Exercise instructions. Please quote every line word for word.

Given data.
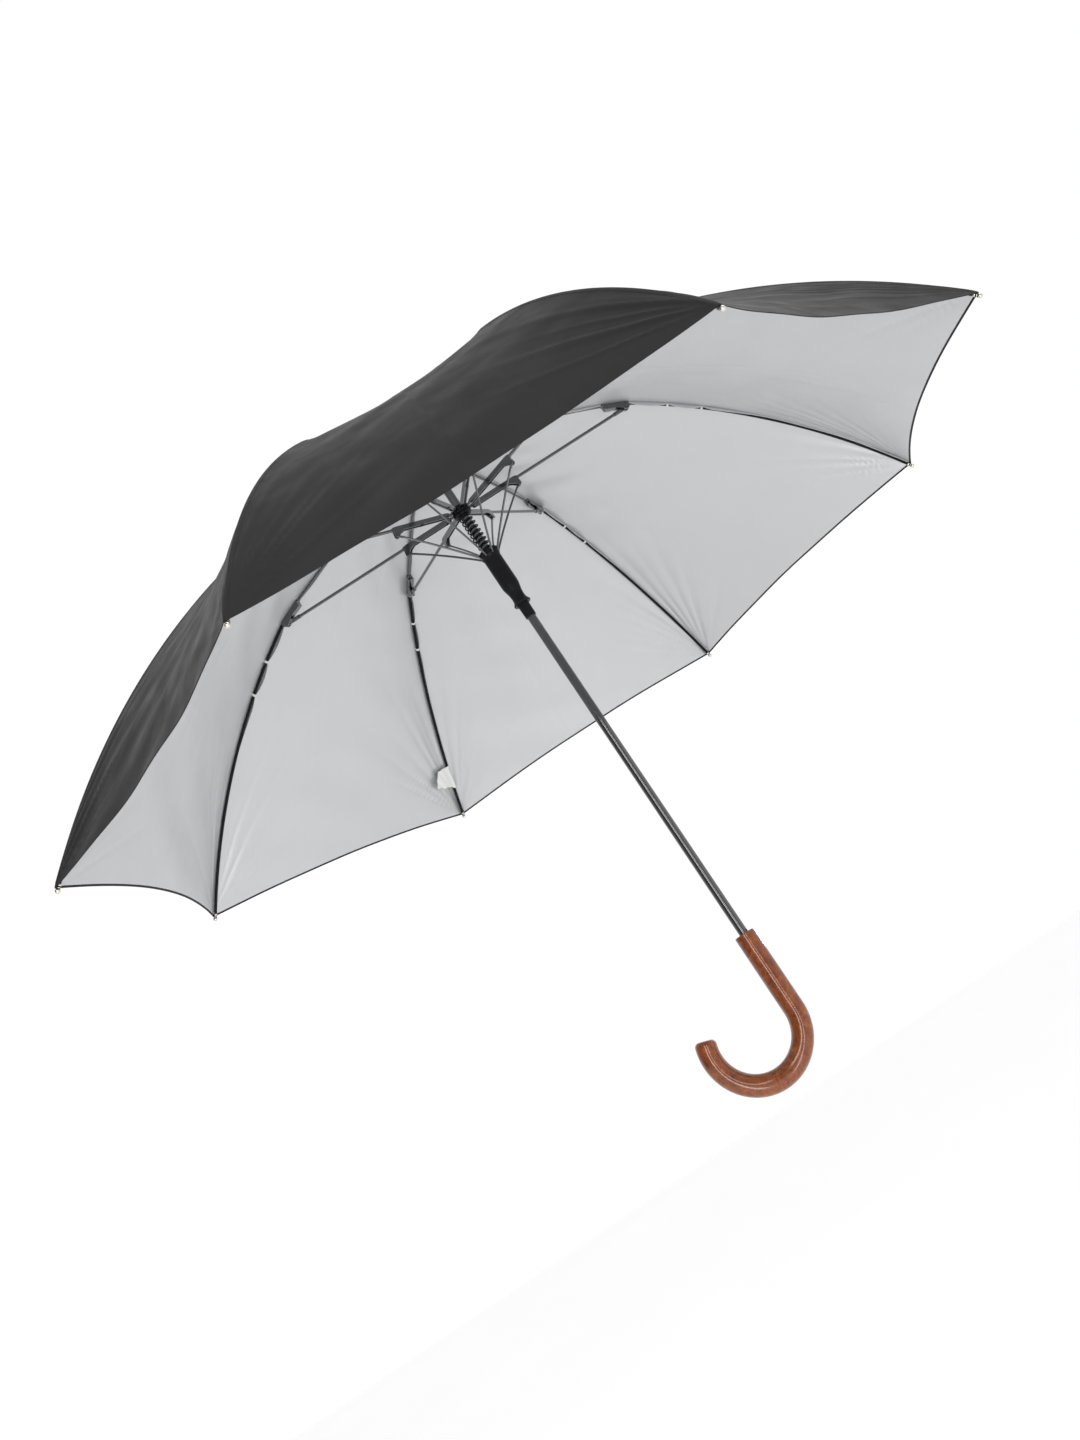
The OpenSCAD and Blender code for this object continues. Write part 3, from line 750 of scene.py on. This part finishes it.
# ---------------------------------------------------------------- metal and plastic pieces
def ball_tip(k):
    """Nickel ferrule and ball at the rib's end, with the groove that the hem is tied into."""
    out, _ = rib_axes(k)
    a = OUTER_SLOPE + OUTER_BEND
    axis = out * math.cos(a) - Vector((0, 0, math.sin(a)))
    ball, centre = 2.56, 2.0
    profile = [(0, -4.3), (1.9, -4.3), (2.12, -4.05), (2.12, -2.6), (1.86, -2.3), (1.86, -1.5),
               (2.12, -1.2), (2.12, -0.6)]
    for degrees in range(-50, 91, 10):
        turn = math.radians(degrees)
        r = max(0.0, ball * math.cos(turn)) if degrees < 90 else 0
        profile.append((r, centre + ball * math.sin(turn)))
    points = [(r * MM, x * MM) for r, x in profile]
    made = lathe(f"ball_tip_{k}", points, on_rib(k, RIB_LENGTH), axis, NICKEL, 28)
    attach(made, f"rib_tip_{k}")


def thread_tie(k, s, number):
    """Turns of pale thread that hold the seam to the rib."""
    out, side = rib_axes(k)
    a = float(slope(np.array(s)))
    normal = out * math.sin(a) + Vector((0, 0, math.cos(a)))
    along = out * math.cos(a) - Vector((0, 0, math.sin(a)))
    middle = on_rib(k, s, 0.55 * MM)
    path = []
    for i in range(121):
        turn = 12 * math.pi * i / 120
        rise = math.cos(turn) * (2.05 if math.cos(turn) > 0 else 2.7)
        path.append(middle + side * 2.3 * MM * math.sin(turn) + normal * rise * MM
                    + along * (i / 120 - 0.5) * 2.9 * MM)
    made = tube(f"thread_tie_{k}_{number}", path, 0.29 * MM, THREAD, 6)
    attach(made, f"rib_tip_{k}")


def damper():
    path = helix(6.9 * MM, RUNNER_TOP - 13 * MM, HUB_Z - 6.9 * MM, 12)
    made = tube("damper_coil", path, 0.9 * MM, SATIN_BLACK, 10)
    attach(made, "hub")
    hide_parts("damper_spring")
    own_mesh(made)


def button_return():
    """Small return spring behind the push button."""
    low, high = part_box("button_spring")
    wire = 0.22 * MM
    radius = (high[2] - low[2]) / 2 - wire
    y, z = (low[1] + high[1]) / 2, (low[2] + high[2]) / 2
    coil = helix(radius, wire, high[0] - low[0] - wire, 4)
    path = [(high[0] - along, y + b, z + a) for a, b, along in coil]
    made = tube("button_return_coil", path, wire, SPRING_STEEL, 8)
    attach(made, "shaft")
    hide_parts("button_spring")
    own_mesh(made)


for rib in RIBS:
    ball_tip(rib)
    for number, beyond in enumerate(TIES):
        thread_tie(rib, INNER_LEN + beyond, number + 1)
damper()
button_return()

# ---------------------------------------------------------------- finishes of the frame's own solids
FINISHES = {"black_steel": GLOSS_BLACK, "black_plastic": SATIN_BLACK, "black_rod": ROD_BLACK,
            "cloth": BLACK_CLOTH, "strap_cloth": STRAP_CLOTH, "label": LABEL_CLOTH, "wood": WOOD,
            "chrome": CHROME, "spring_steel": SPRING_STEEL}
for part in frame["record"]["subparts"]:
    node = frame["nodes"][part["node"]]
    for holder in node.material_slots:
        holder.link = "OBJECT"
        holder.material = FINISHES[part["material_slot"]]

Response for this exercise.
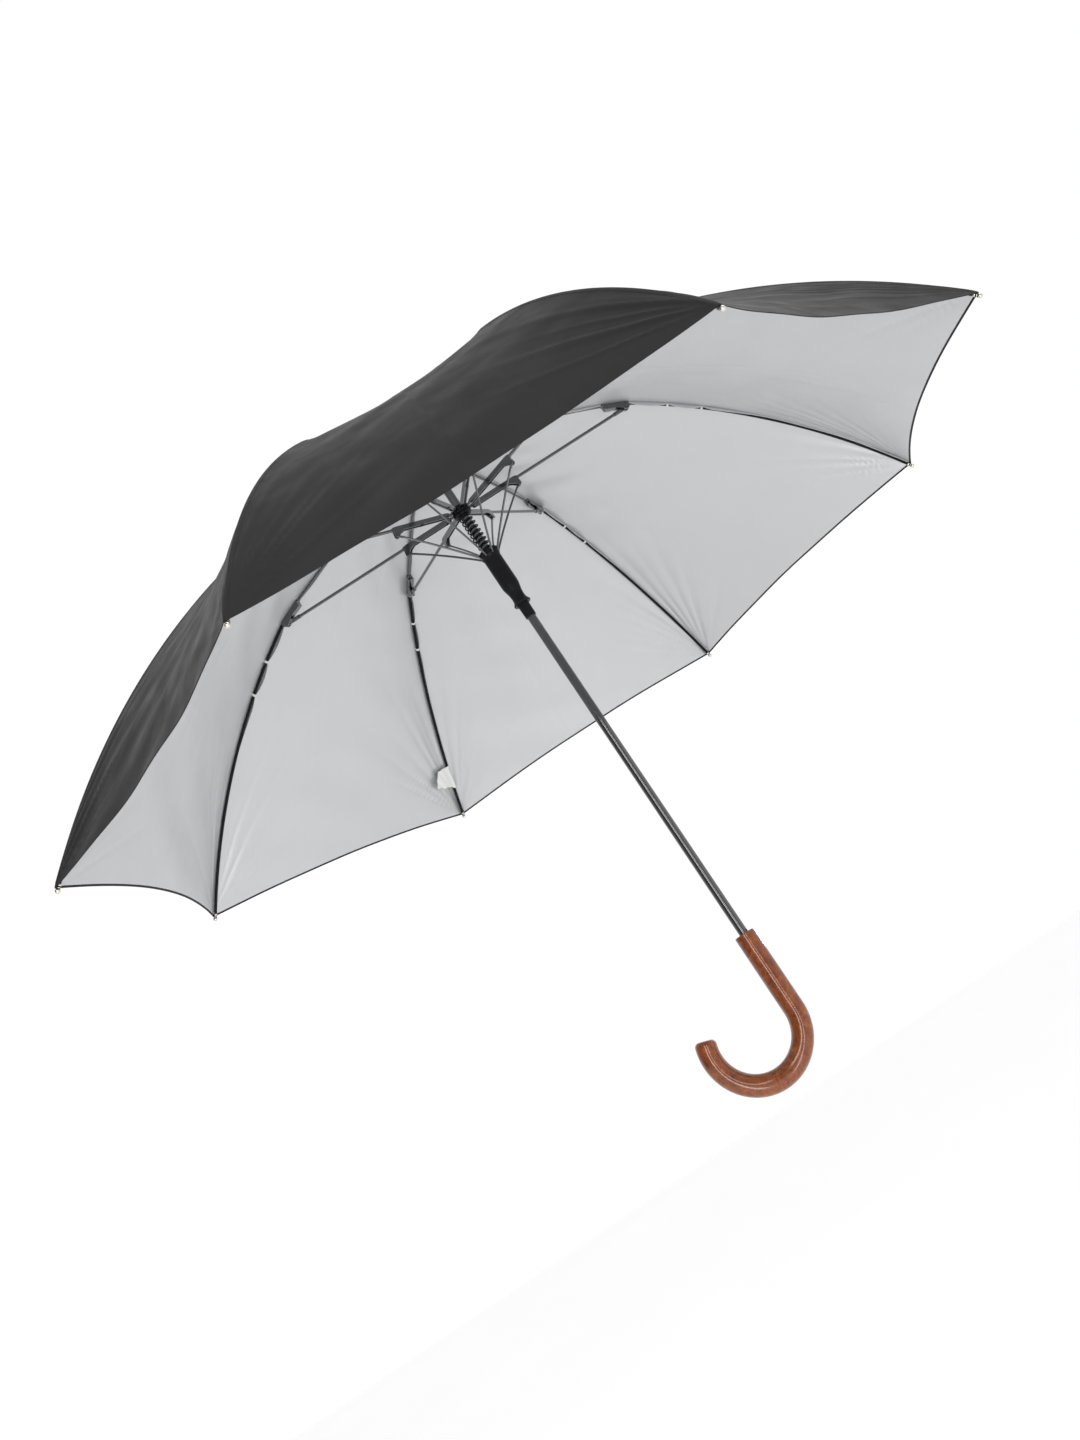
The OpenSCAD and Blender code for this object continues. Write part 3, from line 750 of scene.py on. This part finishes it.
# ---------------------------------------------------------------- metal and plastic pieces
def ball_tip(k):
    """Nickel ferrule and ball at the rib's end, with the groove that the hem is tied into."""
    out, _ = rib_axes(k)
    a = OUTER_SLOPE + OUTER_BEND
    axis = out * math.cos(a) - Vector((0, 0, math.sin(a)))
    ball, centre = 2.56, 2.0
    profile = [(0, -4.3), (1.9, -4.3), (2.12, -4.05), (2.12, -2.6), (1.86, -2.3), (1.86, -1.5),
               (2.12, -1.2), (2.12, -0.6)]
    for degrees in range(-50, 91, 10):
        turn = math.radians(degrees)
        r = max(0.0, ball * math.cos(turn)) if degrees < 90 else 0
        profile.append((r, centre + ball * math.sin(turn)))
    points = [(r * MM, x * MM) for r, x in profile]
    made = lathe(f"ball_tip_{k}", points, on_rib(k, RIB_LENGTH), axis, NICKEL, 28)
    attach(made, f"rib_tip_{k}")


def thread_tie(k, s, number):
    """Turns of pale thread that hold the seam to the rib."""
    out, side = rib_axes(k)
    a = float(slope(np.array(s)))
    normal = out * math.sin(a) + Vector((0, 0, math.cos(a)))
    along = out * math.cos(a) - Vector((0, 0, math.sin(a)))
    middle = on_rib(k, s, 0.55 * MM)
    path = []
    for i in range(121):
        turn = 12 * math.pi * i / 120
        rise = math.cos(turn) * (2.05 if math.cos(turn) > 0 else 2.7)
        path.append(middle + side * 2.3 * MM * math.sin(turn) + normal * rise * MM
                    + along * (i / 120 - 0.5) * 2.9 * MM)
    made = tube(f"thread_tie_{k}_{number}", path, 0.29 * MM, THREAD, 6)
    attach(made, f"rib_tip_{k}")


def damper():
    path = helix(6.9 * MM, RUNNER_TOP - 13 * MM, HUB_Z - 6.9 * MM, 12)
    made = tube("damper_coil", path, 0.9 * MM, SATIN_BLACK, 10)
    attach(made, "hub")
    hide_parts("damper_spring")
    own_mesh(made)


def button_return():
    """Small return spring behind the push button."""
    low, high = part_box("button_spring")
    wire = 0.22 * MM
    radius = (high[2] - low[2]) / 2 - wire
    y, z = (low[1] + high[1]) / 2, (low[2] + high[2]) / 2
    coil = helix(radius, wire, high[0] - low[0] - wire, 4)
    path = [(high[0] - along, y + b, z + a) for a, b, along in coil]
    made = tube("button_return_coil", path, wire, SPRING_STEEL, 8)
    attach(made, "shaft")
    hide_parts("button_spring")
    own_mesh(made)


for rib in RIBS:
    ball_tip(rib)
    for number, beyond in enumerate(TIES):
        thread_tie(rib, INNER_LEN + beyond, number + 1)
damper()
button_return()

# ---------------------------------------------------------------- finishes of the frame's own solids
FINISHES = {"black_steel": GLOSS_BLACK, "black_plastic": SATIN_BLACK, "black_rod": ROD_BLACK,
            "cloth": BLACK_CLOTH, "strap_cloth": STRAP_CLOTH, "label": LABEL_CLOTH, "wood": WOOD,
            "chrome": CHROME, "spring_steel": SPRING_STEEL}
for part in frame["record"]["subparts"]:
    node = frame["nodes"][part["node"]]
    for holder in node.material_slots:
        holder.link = "OBJECT"
        holder.material = FINISHES[part["material_slot"]]